** start of Information provided **

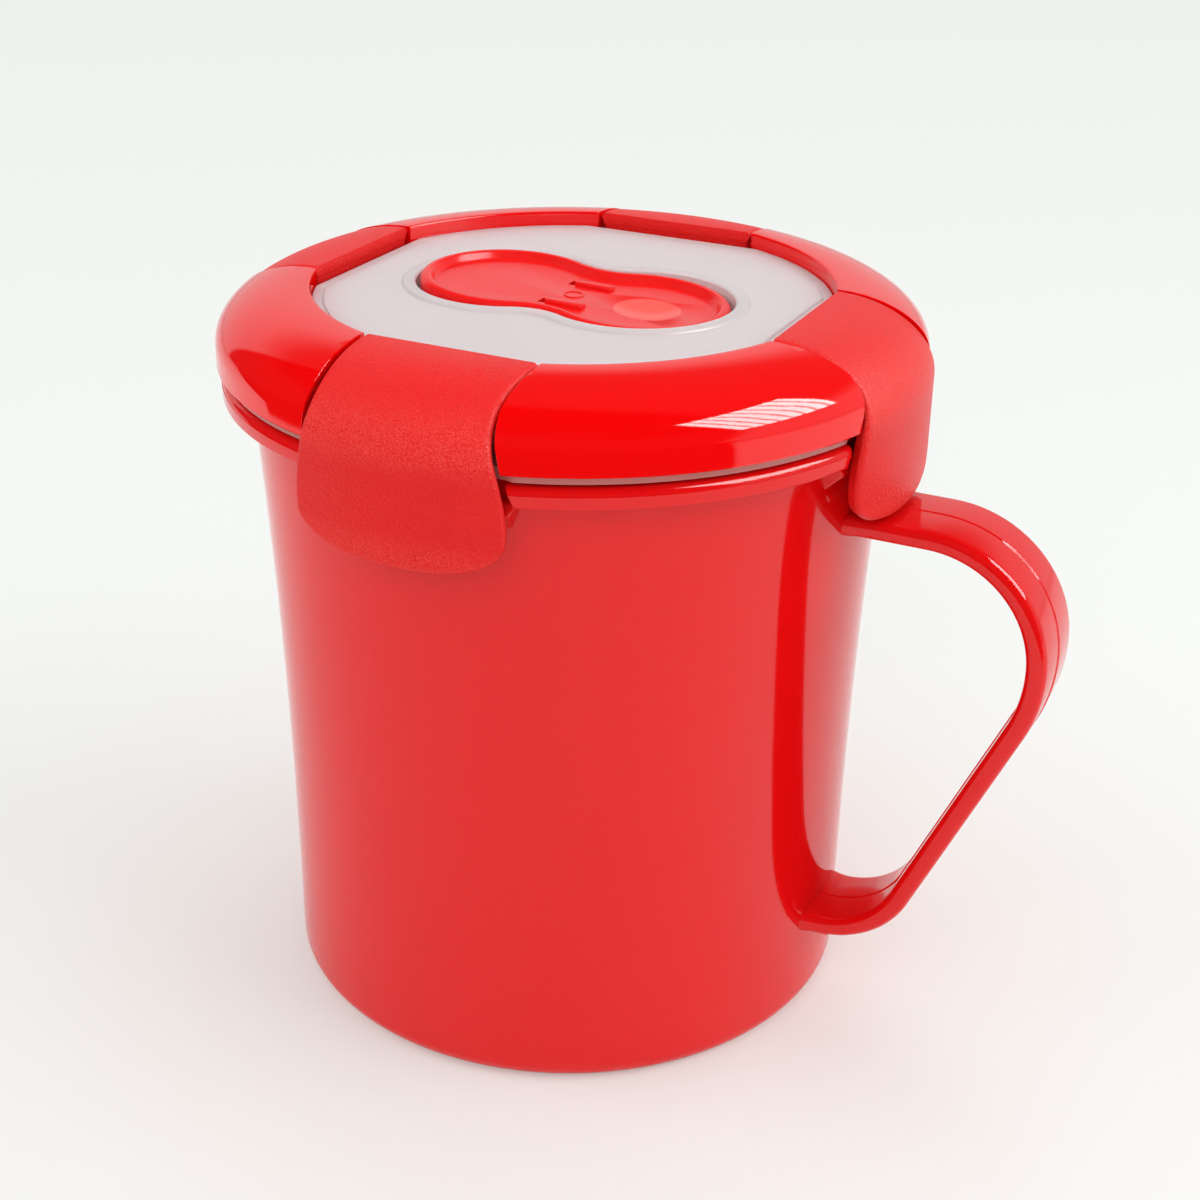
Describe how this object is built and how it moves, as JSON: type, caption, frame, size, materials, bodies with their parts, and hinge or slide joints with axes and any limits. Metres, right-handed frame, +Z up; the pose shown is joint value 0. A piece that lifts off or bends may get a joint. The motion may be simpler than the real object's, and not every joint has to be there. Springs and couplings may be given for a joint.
{
  "type": "soup mug",
  "caption": "Lidded soup mug with a strap handle, a milky lid panel in a domed ring, hinged locking clips and a rocking steam vent.",
  "frame": {"origin": "centre of the mug's foot, on the surface that it stands on", "axes": "+Z up along the mug's axis, +X towards the handle, -Y towards the clip that faces the viewer when the handle is on the right"},
  "size_m": [0.14, 0.1146, 0.1199],
  "materials": {
    "mug_red": "glossy moulded polypropylene",
    "ring_red": "high gloss moulded plastic",
    "clip_red": "fine grained satin polypropylene",
    "vent_red": "glossy soft-touch plastic",
    "pin_red": "smooth moulded plastic",
    "panel_milky": "milky translucent polypropylene",
    "silicone_seal": "soft translucent silicone"
  },
  "bodies": {
    "mug": {"mug_body": "mug_red", "mug_handle": "mug_red"},
    "lid": {"lid_panel": "panel_milky", "lid_ring": "ring_red", "seal_ring": "silicone_seal", "clip_pin_front": "pin_red", "clip_pin_right": "pin_red", "clip_pin_back": "pin_red", "clip_pin_left": "pin_red"},
    "clip_front": {"clip_front": "clip_red"},
    "clip_right": {"clip_right": "clip_red"},
    "clip_back": {"clip_back": "clip_red"},
    "clip_left": {"clip_left": "clip_red"},
    "vent": {"vent_cap": "vent_red", "vent_bung": "silicone_seal"}
  },
  "joints": [
    {"name": "lid_lift", "type": "slide", "parent": "mug", "child": "lid", "axis": [0, 0, 1], "range_m": [0, 0.027]},
    {"name": "clip_open_front", "type": "hinge", "parent": "lid", "child": "clip_front", "pos_m": [0, -0.04154, 0.11744], "axis": [-1, 0, 0], "range_deg": [0, 135]},
    {"name": "clip_open_right", "type": "hinge", "parent": "lid", "child": "clip_right", "pos_m": [0.04154, 0, 0.11744], "axis": [0, -1, 0], "range_deg": [0, 135]},
    {"name": "clip_open_back", "type": "hinge", "parent": "lid", "child": "clip_back", "pos_m": [0, 0.04154, 0.11744], "axis": [1, 0, 0], "range_deg": [0, 135]},
    {"name": "clip_open_left", "type": "hinge", "parent": "lid", "child": "clip_left", "pos_m": [-0.04154, 0, 0.11744], "axis": [0, 1, 0], "range_deg": [0, 135]},
    {"name": "vent_rock", "type": "hinge", "parent": "lid", "child": "vent", "pos_m": [0, 0, 0.1165], "axis": [0, 1, 0], "range_deg": [0, 9]}
  ],
  "couplings": [
    {"joint": "clip_open_front", "follows": "lid_lift", "rad_per_m": 87.266},
    {"joint": "clip_open_right", "follows": "lid_lift", "rad_per_m": 87.266},
    {"joint": "clip_open_back", "follows": "lid_lift", "rad_per_m": 87.266},
    {"joint": "clip_open_left", "follows": "lid_lift", "rad_per_m": 87.266}
  ]
}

** end of Information provided **

Repeat the data above, word for word.

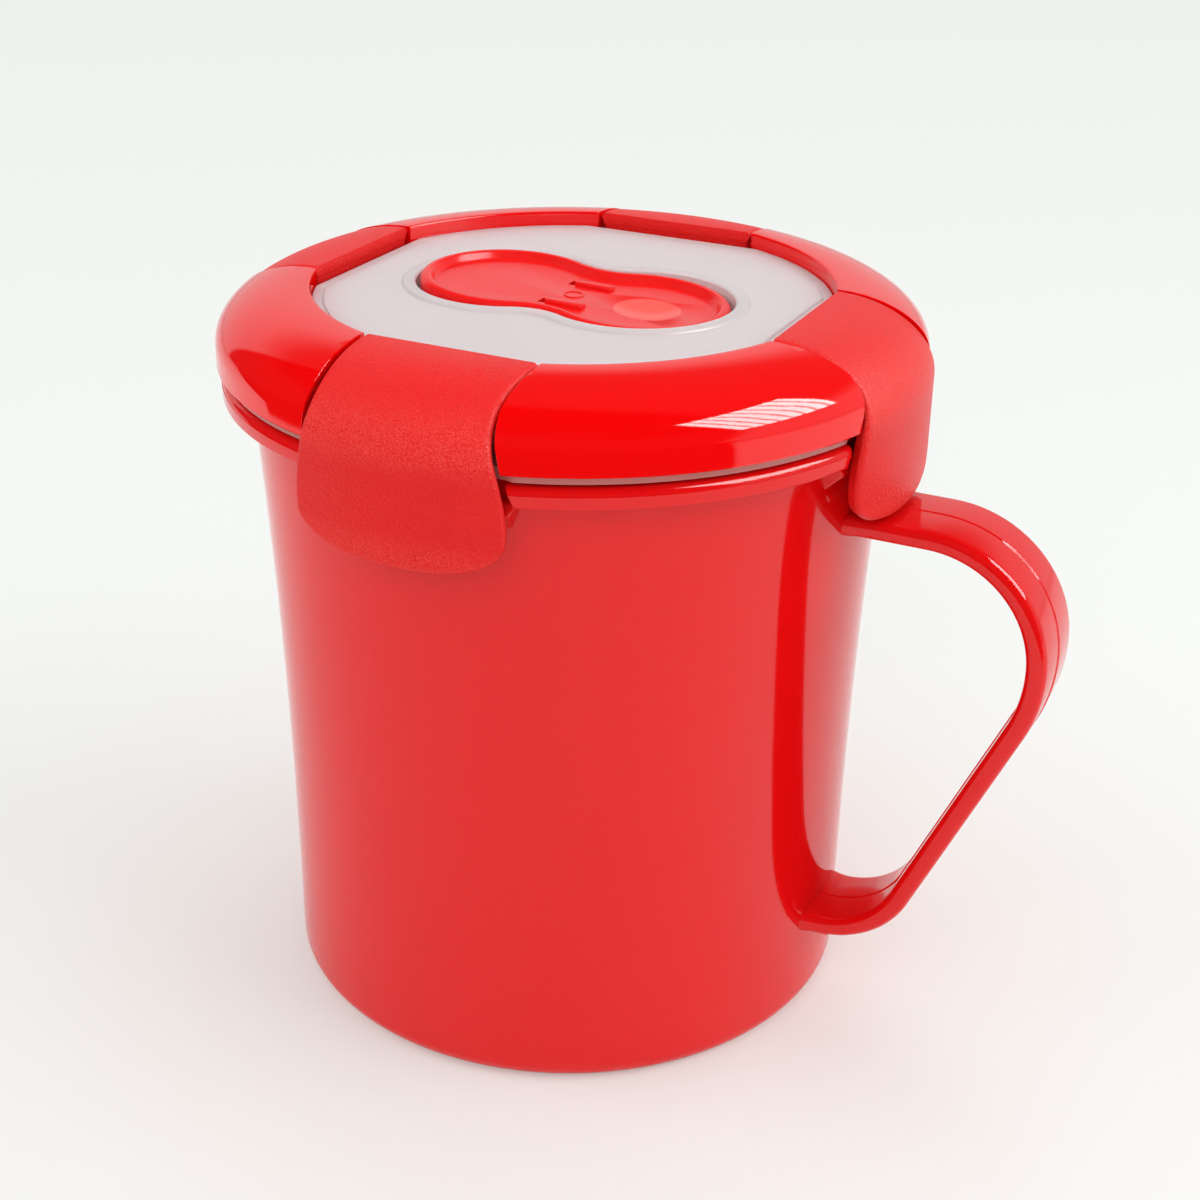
Describe how this object is built and how it moves, as JSON: type, caption, frame, size, materials, bodies with their parts, and hinge or slide joints with axes and any limits. Metres, right-handed frame, +Z up; the pose shown is joint value 0. A piece that lifts off or bends may get a joint. The motion may be simpler than the real object's, and not every joint has to be there. Springs and couplings may be given for a joint.
{
  "type": "soup mug",
  "caption": "Lidded soup mug with a strap handle, a milky lid panel in a domed ring, hinged locking clips and a rocking steam vent.",
  "frame": {"origin": "centre of the mug's foot, on the surface that it stands on", "axes": "+Z up along the mug's axis, +X towards the handle, -Y towards the clip that faces the viewer when the handle is on the right"},
  "size_m": [0.14, 0.1146, 0.1199],
  "materials": {
    "mug_red": "glossy moulded polypropylene",
    "ring_red": "high gloss moulded plastic",
    "clip_red": "fine grained satin polypropylene",
    "vent_red": "glossy soft-touch plastic",
    "pin_red": "smooth moulded plastic",
    "panel_milky": "milky translucent polypropylene",
    "silicone_seal": "soft translucent silicone"
  },
  "bodies": {
    "mug": {"mug_body": "mug_red", "mug_handle": "mug_red"},
    "lid": {"lid_panel": "panel_milky", "lid_ring": "ring_red", "seal_ring": "silicone_seal", "clip_pin_front": "pin_red", "clip_pin_right": "pin_red", "clip_pin_back": "pin_red", "clip_pin_left": "pin_red"},
    "clip_front": {"clip_front": "clip_red"},
    "clip_right": {"clip_right": "clip_red"},
    "clip_back": {"clip_back": "clip_red"},
    "clip_left": {"clip_left": "clip_red"},
    "vent": {"vent_cap": "vent_red", "vent_bung": "silicone_seal"}
  },
  "joints": [
    {"name": "lid_lift", "type": "slide", "parent": "mug", "child": "lid", "axis": [0, 0, 1], "range_m": [0, 0.027]},
    {"name": "clip_open_front", "type": "hinge", "parent": "lid", "child": "clip_front", "pos_m": [0, -0.04154, 0.11744], "axis": [-1, 0, 0], "range_deg": [0, 135]},
    {"name": "clip_open_right", "type": "hinge", "parent": "lid", "child": "clip_right", "pos_m": [0.04154, 0, 0.11744], "axis": [0, -1, 0], "range_deg": [0, 135]},
    {"name": "clip_open_back", "type": "hinge", "parent": "lid", "child": "clip_back", "pos_m": [0, 0.04154, 0.11744], "axis": [1, 0, 0], "range_deg": [0, 135]},
    {"name": "clip_open_left", "type": "hinge", "parent": "lid", "child": "clip_left", "pos_m": [-0.04154, 0, 0.11744], "axis": [0, 1, 0], "range_deg": [0, 135]},
    {"name": "vent_rock", "type": "hinge", "parent": "lid", "child": "vent", "pos_m": [0, 0, 0.1165], "axis": [0, 1, 0], "range_deg": [0, 9]}
  ],
  "couplings": [
    {"joint": "clip_open_front", "follows": "lid_lift", "rad_per_m": 87.266},
    {"joint": "clip_open_right", "follows": "lid_lift", "rad_per_m": 87.266},
    {"joint": "clip_open_back", "follows": "lid_lift", "rad_per_m": 87.266},
    {"joint": "clip_open_left", "follows": "lid_lift", "rad_per_m": 87.266}
  ]
}